Je ne vous révèle pas tout de ce que l'on découvre des trois premières années de vie d'Amélie, son aversion rédhibitoire de la carpe (diem...) animal obscène à la bouche vorace en forme de bouée (de pneu ?), symbole au Japon du mois de mai qui célèbre les garçons (alors qu'aucune journée ne glorifie les filles) que ses parents, tendres et gentils mais toujours un peu à côté de la plaque, considèrent comme une fascination et sans doute à l'origine aussi de son féminisme.
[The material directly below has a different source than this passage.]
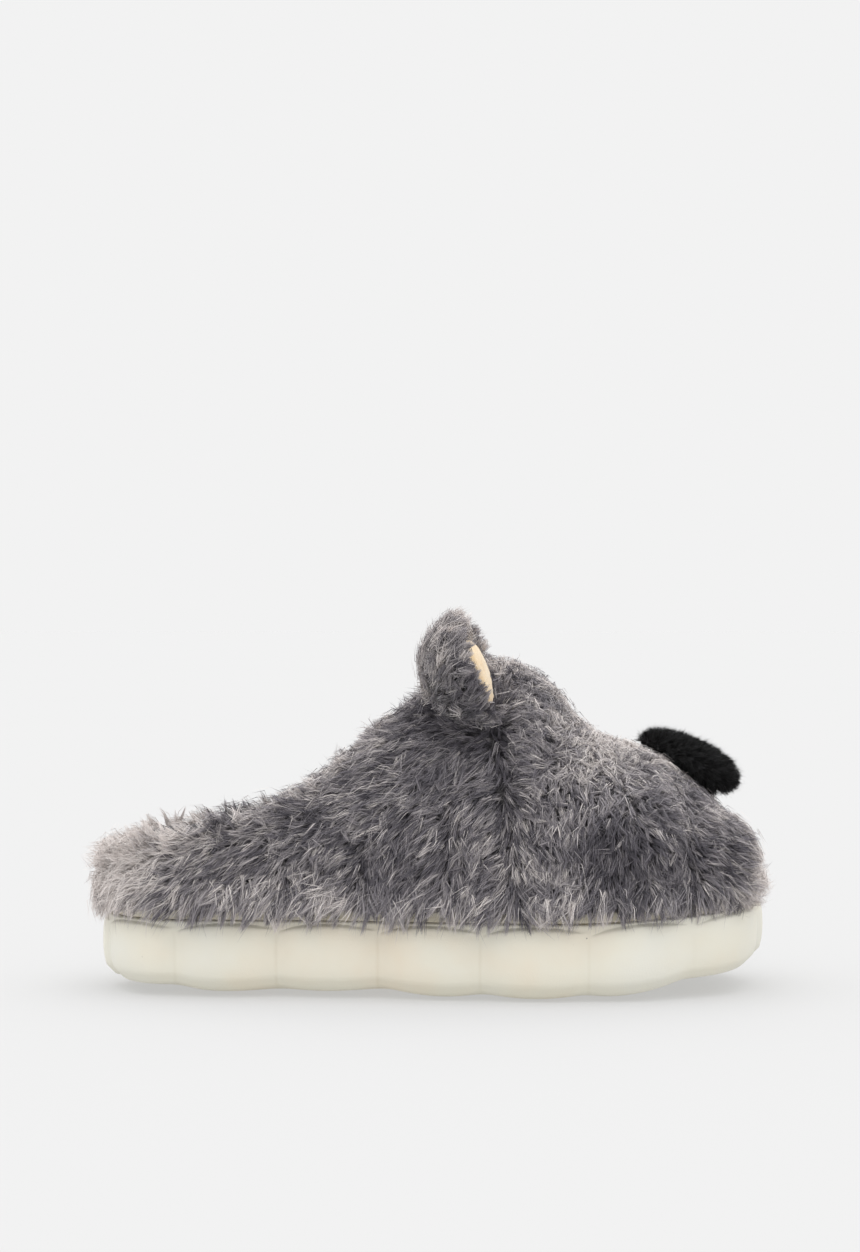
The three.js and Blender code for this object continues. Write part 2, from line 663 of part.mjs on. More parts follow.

Voir ce petit bout de gamine s'ébattre dans la nature, fusionner avec l'eau son élément de prédilection (Ame, les trois premières lettres du prénom Amélie signifie pluie en japonais) y plonger au mépris de tous les dangers, câliner sa nounou, se délecter de ses récits horrifiques, s'extasier devant le pouvoir surnaturel de l'aspirateur, entendre ses petits pieds tapoter le sol lorsqu'elle découvre le plaisir de la marche puis de la course... tout ce qu'elle entreprend et explore est synonyme de bienfaits, de réjouissance voire de consolation.
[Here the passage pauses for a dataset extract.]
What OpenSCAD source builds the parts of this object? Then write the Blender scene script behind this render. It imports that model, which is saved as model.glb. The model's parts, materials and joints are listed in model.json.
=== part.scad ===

Je ne peux que vous encourager à lire ce livre qui se dévore en deux heures où le désarroi succède aux sourires et au bonheur des premières fois, mais également je vous invite à vous précipiter voir ce beau film vif et pastel où un bocal transparent, en apparence vide, contient en cadeau que l'on offre à une personne fondamentale toute la magie de l'enfance et du paradis perdu.
"Ensuite, il ne s'est plus rien passé".
Prix du public au dernier Festival d'animation d'Annecy.
Commentaires
C'est un petit bijou, visible par les jeunes et les moins jeunes, certains aspects macabres du roman ayant été atténués.
L'animation est inventive, les dialogues parfois piquants, le tout étant plus profond que ce qu'il y paraît.